■ **OBJECTIVE**: State how many lines of the entries hold the string "part". Reply with the number alone.
# Start of PROVIDED ENTRIES
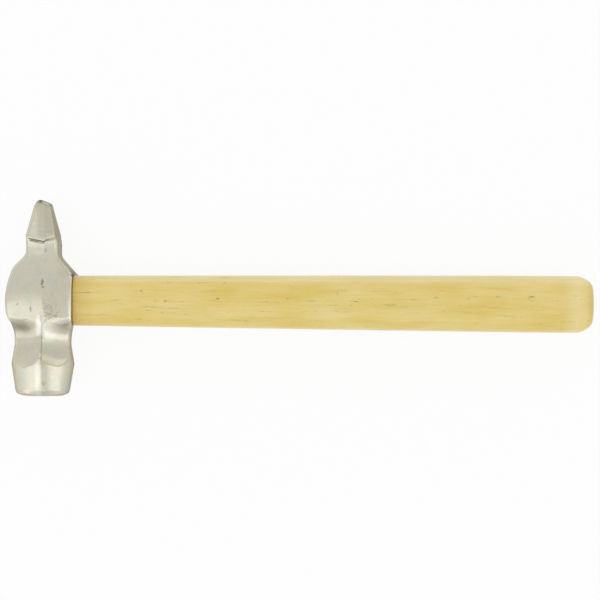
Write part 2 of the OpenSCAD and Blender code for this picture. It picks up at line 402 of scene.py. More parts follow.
def lobe_height(x, y):
    """Half thickness to which the lobes hollow the waist."""
    across = seam_offset(x, y)
    floor = RIDGE_T / 2 - fallen(across, RIDGE_ROUND, LOBE_SLOPE)
    run = y + LOBE_REACH
    by_ridge = 1 / (1 + (across / RIDGE_HALF_W) ** 2)
    top_r = between(LOBE_TOP_R, LOBE_RIDGE_R, by_ridge)
    cusp_r = between(*LOBE_CUSP_R, smooth_step(0.5 + across / 2))
    low_r = between(LOBE_R, cusp_r, by_ridge)
    rise = np.where(run > 0, hollow_rise(run, top_r), hollow_rise(run, low_r))
    return floor + rise / math.cos(LOBE_SLOPE)


def lip_groove(across, y):
    """Depth of the groove under the lip."""
    depth = between(GROOVE_DEPTH[1], GROOVE_DEPTH[0], smooth_step(0.5 - across / GROOVE_TURN_W))
    under_lip_painted_shade = (y - lip_line(across) + GROOVE_W) / GROOVE_W
    within = smooth_step((GROOVE_HALF_RUN - np.abs(across)) / GROOVE_FADE)
    return depth * np.exp(-under_lip_painted_shade ** 2) * within


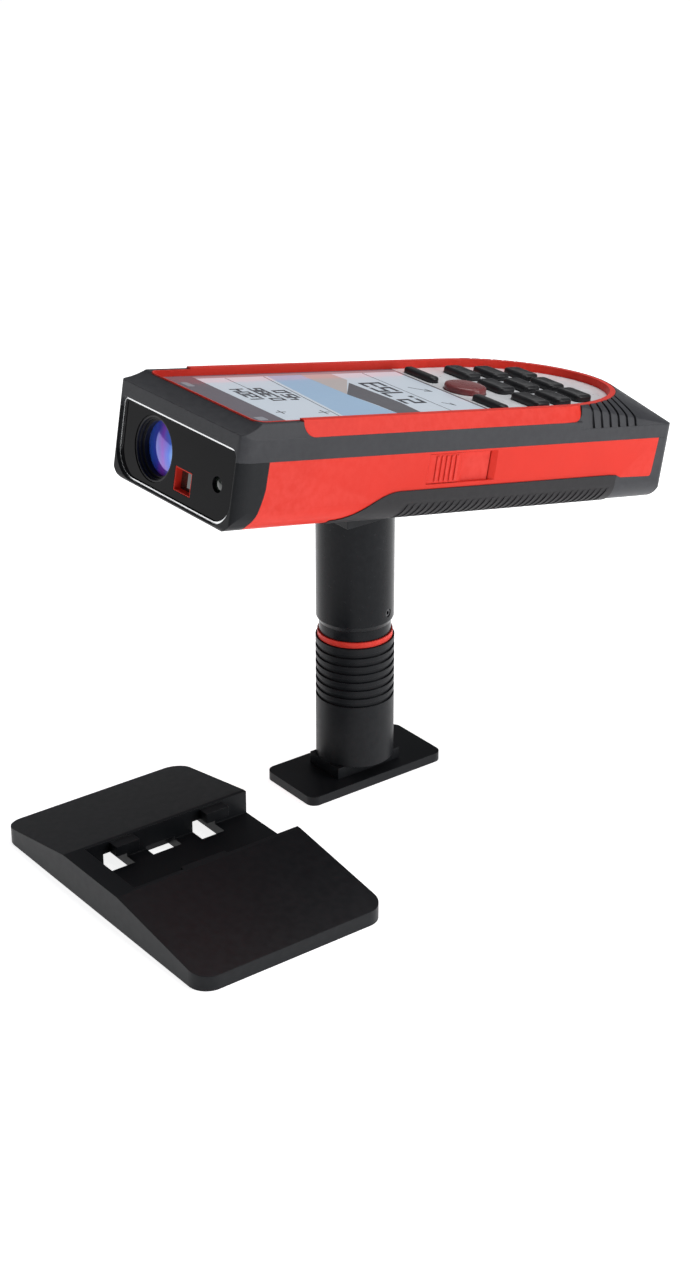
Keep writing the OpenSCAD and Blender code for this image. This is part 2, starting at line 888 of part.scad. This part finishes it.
# End of PROVIDED ENTRIES
■ **WRITTEN SOLUTION**: 2